L’episodio, nella sua essenzialità quasi plastica, fa riflettere sulle diverse pulsioni presenti nella città roccaforte dell’ortodossia sciita: la prima è l’avversione che dilaga ormai tra le giovani generazioni di Qom per l’hijab «buono» (il velo che lascia scoperto solo l’ovale del volto) e , ancora di più, per lo chador, la veste nera che copre tutto il corpo e la testa delle donne. Ne è conferma un recente reportage fatto dall’agenzia di notizie radiofoniche e televisive del Qom Center. La giornalista, Somayeh Haja Amadi, descrive la sua città come «coperta dalla polvere dall’immoralità». Il suo giro nei negozi è sconsolante: i commercianti non si fanno alcun problema a vendere non solo foulard sgargianti, ma anche soprabiti senza bottoni, («nessuna ragazza comprerebbe un manteau con i bottoni o chiuso davanti», dice un negoziante). Tra gli articoli più richiesti, scopre la reporter, sono i jeans sdruciti e persino i pantaloni corti per gli uomini, altri generi ugualmente proibiti dal codice di abbigliamento della Rivoluzione khomeinista. «Qui sembrano tutti dormire, nessuno interviene, né il sindacato dei commercianti né le autorità preposte alla tutela della moralità», commenta la giornalista.

Un secondo problema che affligge Qom, simboleggiato nella rissa dei turbanti, è lo scarso rispetto verso i chierici, nonostante il loro numero imponente in città.
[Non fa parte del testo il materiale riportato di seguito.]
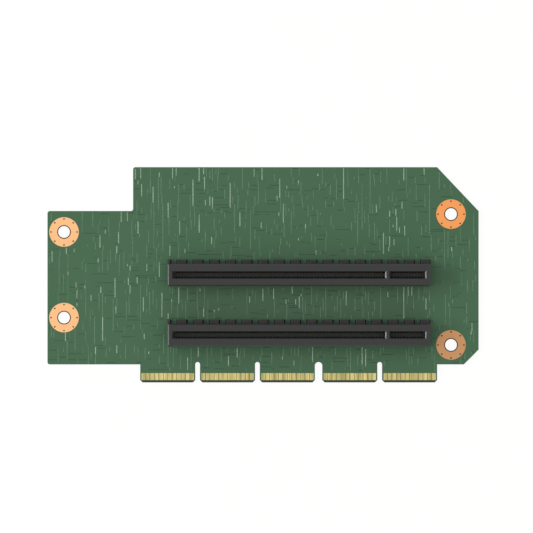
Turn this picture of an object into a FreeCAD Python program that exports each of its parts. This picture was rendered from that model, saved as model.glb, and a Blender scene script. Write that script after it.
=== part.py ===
"""Two-slot riser card: a rigid board with gold edge fingers that carries two full-length card slots.

The board lies flat with its component side up (+Z) and its edge fingers towards -Y.
The origin is the middle of the board's outline, level with the copper under its back face.
"""
import FreeCAD, Part
import os
import Sketcher

doc = FreeCAD.newDocument("RiserCard")

# Every size that can be set by itself: millimetres, or pieces where it is a count.
SIZES = [
    # board outline; its length and width follow from what it carries
    ("board_thickness", 1.6),
    ("corner_radius", 0.8),
    ("shoulder_length", 29.0),
    ("shoulder_drop", 14.85),
    ("top_chamfer_length", 14.05),
    ("top_chamfer_drop", 14.85),
    ("foot_chamfer", 5.0),
    # edge connector: five tabs parted by round-topped notches, the third notch wider
    ("tab_inset", 31.4),
    ("tab_end_margin", 14.05),
    ("tab_depth", 6.1),
    ("tab_corner", 0.8),
    ("notch_width", 1.6),
    ("wide_notch_width", 2.5),
    ("notch_rise", 0.8),
    ("bevel_length", 0.8),
    ("bevel_depth", 0.3),
    # gold fingers on both faces of every tab
    ("foil_thickness", 0.05),
    ("fingers_per_tab", 12),
    ("finger_pitch", 1.5),
    ("finger_gap", 0.2),
    ("finger_margin", 0.425),
    ("finger_length", 2.35),
    # mounting holes and their copper lands
    ("mount_hole", 4.0),
    ("land_clearance", 0.2),
    ("land_diameter", 10.0),
    ("land_sides", 24),
    ("left_hole_inset", 5.6),
    ("left_hole_drop", 7.1),
    ("left_hole_spacing", 29.0),
    ("right_hole_inset", 9.35),
    ("right_hole_drop", 15.9),
    ("right_hole_rise", 6.6),
    # where the two slots sit on the board
    ("slot_inset", 40.7),
    ("slot_end_margin", 16.3),
    ("slot_drop", 36.5),
    ("slot_pitch", 20.32),
    ("slot_foot_margin", 16.08),
    # the edge of the add-in card that the slots are made for
    ("card_thickness", 1.57),
    ("card_depth", 7.75),
    ("card_clearance", 0.1),
    ("key_notch", 1.9),
    ("key_contact_gap", 3.0),
    ("tongue_margin", 1.65),
    ("contact_pitch", 1.0),
    ("long_contacts", 71),
    ("short_contacts", 11),
    # moulded slot housing
    ("end_wall", 1.8),
    ("housing_width", 7.5),
    ("housing_height", 11.25),
    ("housing_chamfer", 0.4),
    ("lead_in", 0.4),
    # stand-off feet along the housing's +Y wall
    ("end_foot_length", 1.2),
    ("foot_inset", 2.95),
    ("foot_length", 3.75),
    ("foot_pitch", 5.5),
    ("shortest_far_foot", 2.0),
    ("foot_width", 1.45),
    ("foot_height", 2.4),
    ("foot_slope", 0.45),
    # spring contacts and their chambers
    ("chamber_width", 0.56),
    ("chamber_lip", 0.05),
    ("chamber_taper", 0.04),
    ("contact_width", 0.4),
    ("contact_overlap", 0.18),
    ("nose_height", 4.6),
    ("tip_height", 6.2),
]

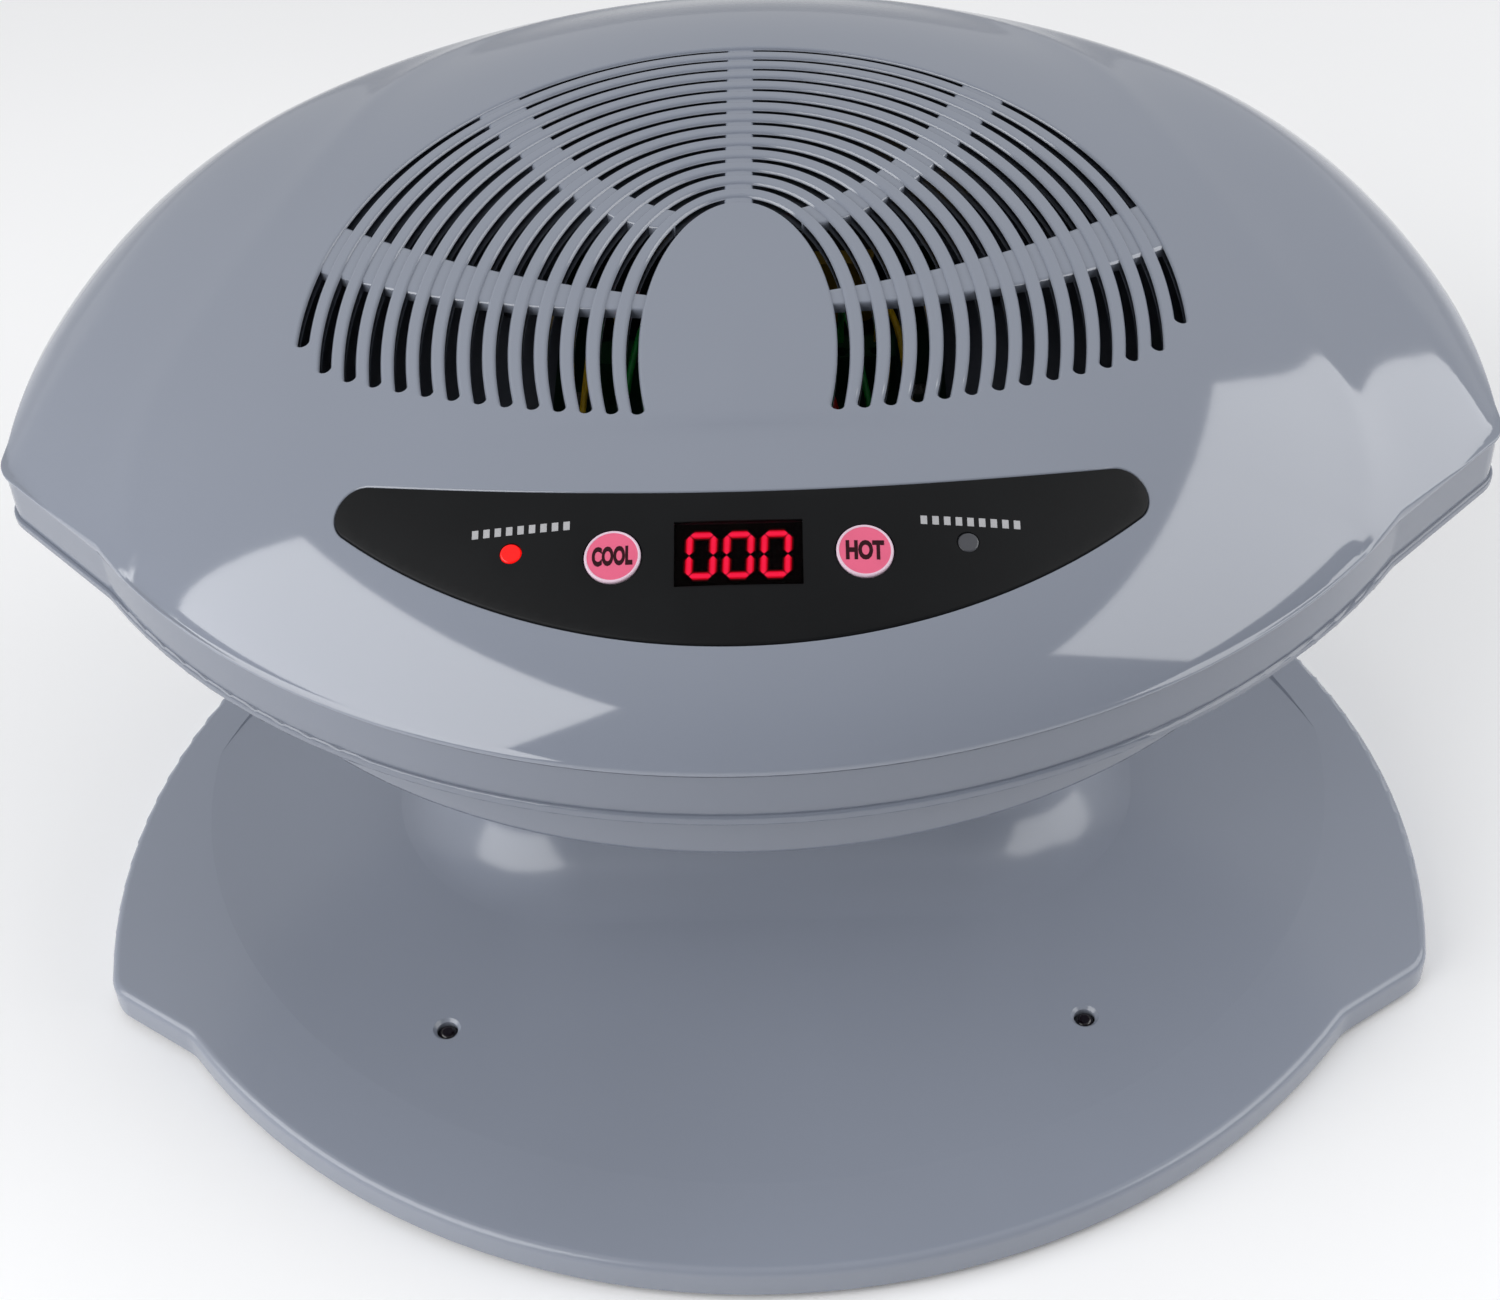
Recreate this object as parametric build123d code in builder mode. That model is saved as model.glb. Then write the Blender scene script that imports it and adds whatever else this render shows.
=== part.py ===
from build123d import *
import os
from math import cos, exp, hypot, log, pi, radians, sin, sqrt, tan

# Two-hand fan dryer for nails: a lens-shaped hood on a rear column over a dished base.
# Millimetres. +X is the right hand, -Y the front, +Z up, z = 0 the table.

os.makedirs("parts", exist_ok=True)

# ---------------------------------------------------------------- driving dimensions
WALL = 2.6                 # moulded ABS wall
GAP = 0.2                  # assembly clearance between pieces that don't move

# Each plan outline is a front arc and a rear arc joined at the sides by a short straight wing.
HOOD = dict(front_r=201.0, front_y=59.0, rear_r=195.5, rear_y=-21.5, notch_x=163.0, wing=45.0)
BASE = dict(front_r=203.5, front_y=29.5, rear_r=193.0, rear_y=-34.0, notch_x=163.0, wing=34.0)
TIP_R = 12.0               # rounding of the wing tips
NOTCH_R = 14.0             # rounding where the wing meets the front arc

# heights
PLATE_LOW, PLATE_HIGH = 1.4, 3.6
RIM_LOW, RIM_HIGH = 2.4, 12.0
DISH_Z = 10.6
COLUMN_TOP = 131.8
PAN_Z = 132.0
BAND_LOW, BAND_HIGH = 147.0, 162.3
SEAM_Z = 163.0
SKY_Z = 240.0              # above everything, for cutting prisms

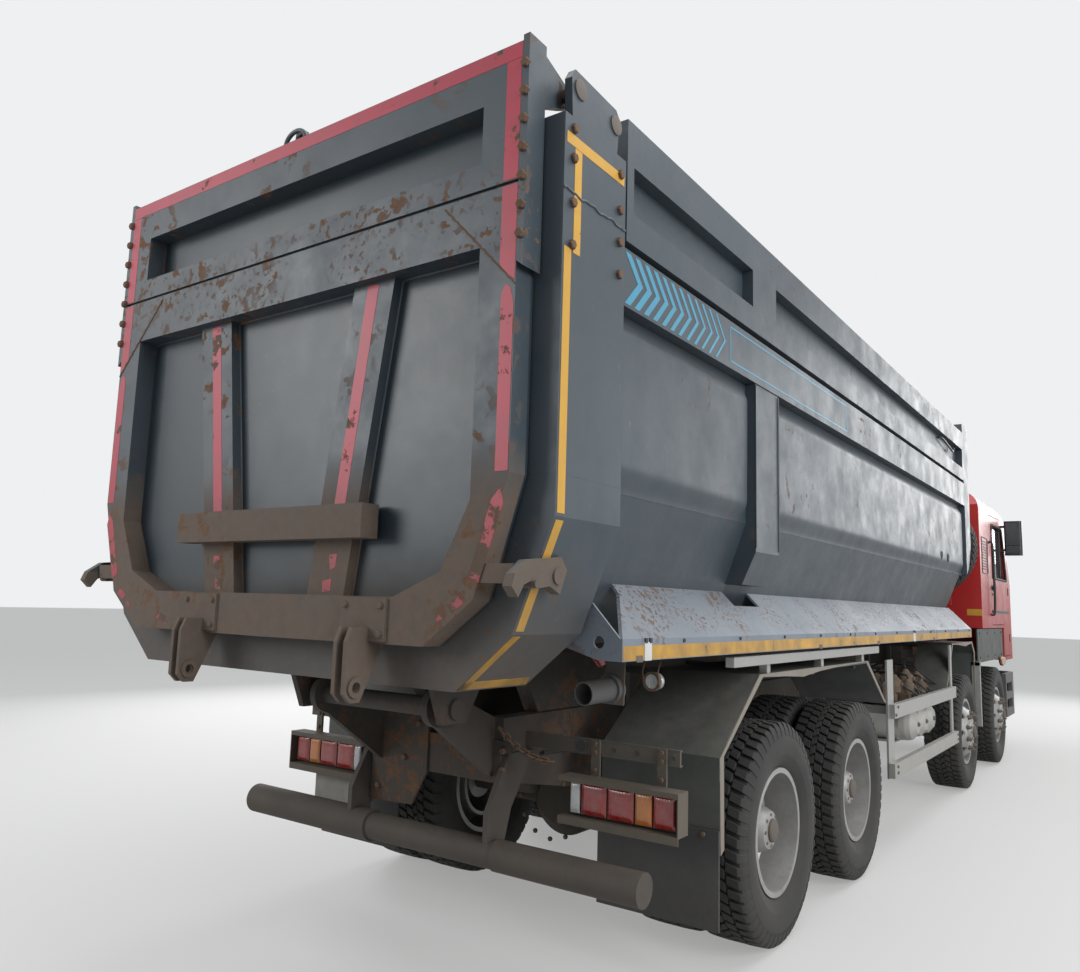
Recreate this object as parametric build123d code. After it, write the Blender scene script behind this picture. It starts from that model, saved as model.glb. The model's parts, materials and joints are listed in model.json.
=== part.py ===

Mohamed Taghi Fazi Meyhodi, membro dell’assemblea degli studiosi e dei ricercatori dei seminari di Qom, in un’intervista ad un giornale locale, riferisce che effettivamente molti religiosi preferiscono non utilizzare l’abito d’ordinanza e il turbante quando sono in giro per acquisti o motivi privati, per evitare di essere insultati. «La gente comune – osserva – non si fida più dei chierici. Siamo visti come collaboratori del governo o di apparati militari, e non come guide spirituali». Anche qui le autorità non hanno ancora in apparenza costruito una linea di comportamento, forse affidandosi a un pragmatismo quotidiano per non fare salire ulteriormente le tensioni. Nel caso della ragazza che strappava e calpestava i turbanti, per quasi tre mesi non è successo niente. Tutto sembrava essere finito nel dimenticatoio finché un’attivista per i diritti delle donne iraniane, Masih Alinejad, residente a New York e molto seguita tanto in Occidente quanto in Iran, non ha avuto l’idea, decisamente discutibile, di pubblicare su Twitter il video dell’accaduto, che le era giunto per vie traverse. Due giorni dopo, il 3 gennaio scorso, Awza News, l’agenzia dei seminari di Qom, ha annunciato che la ragazza – vittima del fuoco amico – è stata arrestata per l’aggressione ai due religiosi.